Sundin likes lakes with simple structure. “Maybe one subtle depression and a point or two, with lots of flats from 14 to 18 feet deep,” he says.

One of his favorite locations, particularly for sunfish and perch, is a ribbon of marl separating hard from soft substrates. “Marl is a sticky bottom, a combination of fine sand and clay, that produces insect hatches throughout the winter,” he says. “It doesn’t occur at a certain depth; you need to follow transitions between hard and soft bottoms to find it. Marl is the stretch of territory between the soft, decaying bottom and firmer footing. A narrow band of marl is worth looking for, because it yields a steady progression of insect hatches and life-cycle stages that provide panfish consistent feeding opportunities under the ice.”

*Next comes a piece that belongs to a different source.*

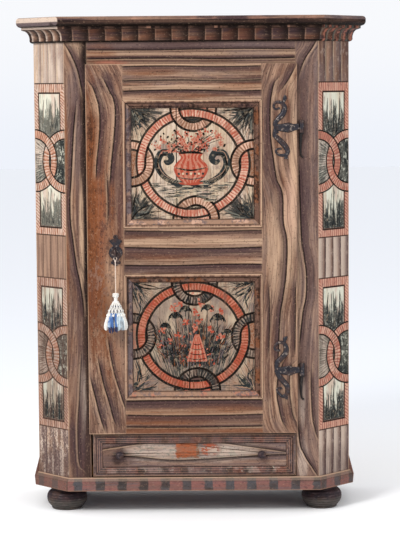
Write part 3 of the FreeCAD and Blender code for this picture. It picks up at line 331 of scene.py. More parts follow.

Crappies are a different story, he says. “Crappies like cover and structure too much. You need a weedbed, sharp break, or pile of rocks. It’s harder to pin them down on just a soft bottom.”

His scouting missions often begin well before freeze-up. “The way I’m doing it lately is identifying lakes that look like they have decent potential, then get on the water in late summer and fall, when the fish are on a good bite, to identify areas that should produce good winter fishing," he says. "With today’s electronics and mapping technology, it’s easy to scout and create your own maps, not just of contour lines, but also of bottom composition and transitions, weedbeds, and other pertinent cover or structure.”

He cautions that such scouting strategies are not surefire. “If I follow this plan on three different lakes, there’s a good chance one of them will be a total bust, one lake will be decent, and the third will be dynamite.” It’s not batting 1,000 but to Sundin’s way of thinking, it’s still a great payoff for those willing to plan the shallow game and avoid the crowds.